The last story found me fleeing deep into the woods with two younger students at my heels in order to allow the sniper in my group to finish a very accurate work of sniping at a rabble-rousing contingent, and increasing their confusion. After retreating about twenty feet or so, we hid again. A few minutes later I heard Luigi retreating as fast as he could in our direction, calling out my name in the loudest whisper he could without outright yelling. Locating us, he told us how more insubordination ensued when we left, and the boys had taken their argument back up to the dollhouse where he believed a coup of some sort was in progress. I looked at my watch. We had about fifteen minutes left in the game, but that was enough time for someone to get hurt at the fast rate of decay happening amongst the enemy. I completely changed tactics.

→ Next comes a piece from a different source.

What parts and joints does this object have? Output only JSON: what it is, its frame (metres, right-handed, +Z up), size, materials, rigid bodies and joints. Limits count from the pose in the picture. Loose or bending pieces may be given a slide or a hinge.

“OK. We are going to advance on the dollhouse from the west along the grove of evergreen trees. Luigi, you will stay east of the trees. During the last two minutes of the game, I will lead the little ones to open fire. Luigi, make sure you are locked and loaded, because you’re going to back us up. Got it?” Everyone did, so we parted ways. My goal was to give the trembling little ones a taste of the possible fears involved in battle without incurring the injuries. A skirmish for the last two minutes of the game would be a healthy way for them to learn this. I didn’t want them not talking about the battle at school because they hid the entire time. I wanted them to end on a high note where they were the aggressors in a very decisive and successful counterattack (because the opposition would not have time to respond). I calculated that it would take us about ten minutes to get into place, three minutes to evaluate the situation, and about two minutes for the finale. We followed the plan up until the five minute mark. I had to further change my plans.

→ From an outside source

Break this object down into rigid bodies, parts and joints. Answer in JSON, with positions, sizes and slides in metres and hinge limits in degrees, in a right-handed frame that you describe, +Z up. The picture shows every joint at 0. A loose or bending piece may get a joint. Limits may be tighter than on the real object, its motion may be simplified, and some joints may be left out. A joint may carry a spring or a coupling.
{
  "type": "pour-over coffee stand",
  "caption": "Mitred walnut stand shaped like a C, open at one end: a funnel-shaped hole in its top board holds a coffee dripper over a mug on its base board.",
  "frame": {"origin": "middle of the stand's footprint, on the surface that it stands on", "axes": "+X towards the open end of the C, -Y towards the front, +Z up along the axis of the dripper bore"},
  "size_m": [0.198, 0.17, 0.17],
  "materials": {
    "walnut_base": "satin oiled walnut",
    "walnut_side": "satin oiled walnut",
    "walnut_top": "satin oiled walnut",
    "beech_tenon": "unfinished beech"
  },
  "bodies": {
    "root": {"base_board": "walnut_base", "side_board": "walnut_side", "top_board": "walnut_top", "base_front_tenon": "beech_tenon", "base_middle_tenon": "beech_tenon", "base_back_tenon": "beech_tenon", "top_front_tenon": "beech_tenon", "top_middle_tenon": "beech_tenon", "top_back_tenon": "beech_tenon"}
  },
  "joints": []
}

A large number of boys were outside the dollhouse guarding it while a fight was taking place inside. I heard several voices shouting and then scuffling, and then more shouting and then more scuffling. I didn’t think it conscionable to allow what sounded like punishment to go on for much longer so I open-fired on the guards, rushing at them with the little ones flanking me and unloading their clips into the fray. The guards, taken by surprise, surrendered with joy nonetheless, a few traitors from my own side telling me that the last half hour of the game had been hell. They had been forced to join under pain of being shot and with promises of food. There had eventually been a showdown between the rival leaders who were inside. Leader was with a few henchmen, arguing it out with the Pretender who had been shot at point-blank range in front of us while we were hiding. Things were escalating inside. I told the guards to back me up. 

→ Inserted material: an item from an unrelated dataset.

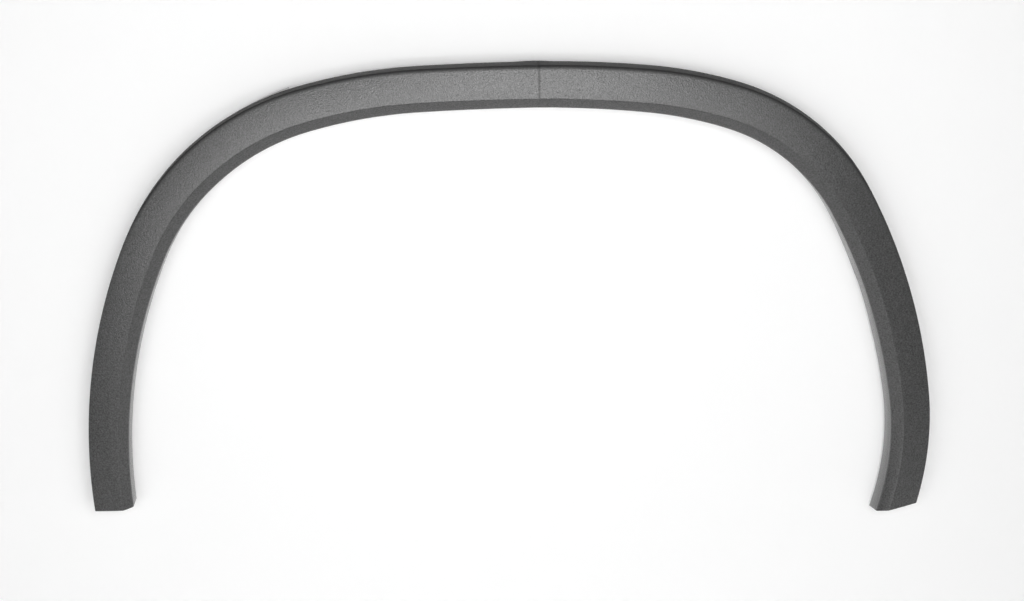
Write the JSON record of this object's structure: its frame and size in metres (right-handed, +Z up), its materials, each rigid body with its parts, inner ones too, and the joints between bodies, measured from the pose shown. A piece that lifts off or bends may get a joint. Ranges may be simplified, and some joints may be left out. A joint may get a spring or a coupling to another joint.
{
  "type": "wheel arch moulding",
  "caption": "Moulded plastic trim that frames a car's wheel opening, with a creased face, an inner return, hidden clips and edge tape.",
  "frame": {"origin": "on the axis of the locating pin behind the crown, in the plane of the body panel's outer face", "axes": "+X along the car towards the leg that curls in, +Y into the car body along the pins and clips, +Z up"},
  "size_m": [0.9055, 0.0696, 0.5062],
  "materials": {
    "moulding": "fine moulded grain, black polypropylene",
    "clip": "natural moulded nylon",
    "tape": "pale closed-cell foam"
  },
  "bodies": {
    "root": {"arch_moulding": "moulding", "retaining_clip_1": "clip", "retaining_clip_2": "clip", "retaining_clip_3": "clip", "retaining_clip_4": "clip", "retaining_clip_5": "clip", "retaining_clip_6": "clip", "retaining_clip_7": "clip", "retaining_clip_8": "clip", "retaining_clip_9": "clip", "retaining_clip_10": "clip", "edge_tape_plain_side": "tape", "edge_tape_crown": "tape", "edge_tape_curled_side": "tape"}
  },
  "joints": []
}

Luigi had arrived on the scene and was more than eager to do what was needed. With approximately one minute left, I told Luigi that I would open the door and he would repeat fire into the room. But not at anyone in particular. The inside of the dollhouse was plastic and wood, and the bullets would crazily ricochet making everyone inside to hit the floor. We would apprehend them, I would call time, and the game would be over. This was intended to be a mercy mission for the Pretender who was evidently being misused by Leader.

Everything went according to plan, but do you know what happened? My entering the scene to rescue the Pretender backfired on me. Instead of being a hero to Pretender, I was the enemy. As soon as I entered the dollhouse, both rivals turned their guns on me, giving each other instructions and each following the directions of the other. Surprised at this turn of events, I called time (we were a couple of minutes over the game), but neither of them observed me. They decided instead to attack me by taking one of the little ones hostage.

Needless to say, I had to get parents involved. Mothers, that is. The fathers were too busy doing other things. Important things, I think.


  1. father, please forgive us for abdicating our role as priests and leaders of our families. please humble us so that we might understand the weight of our absence.

  2. Ach, my bro, truly. These little boys don't take long to grow up.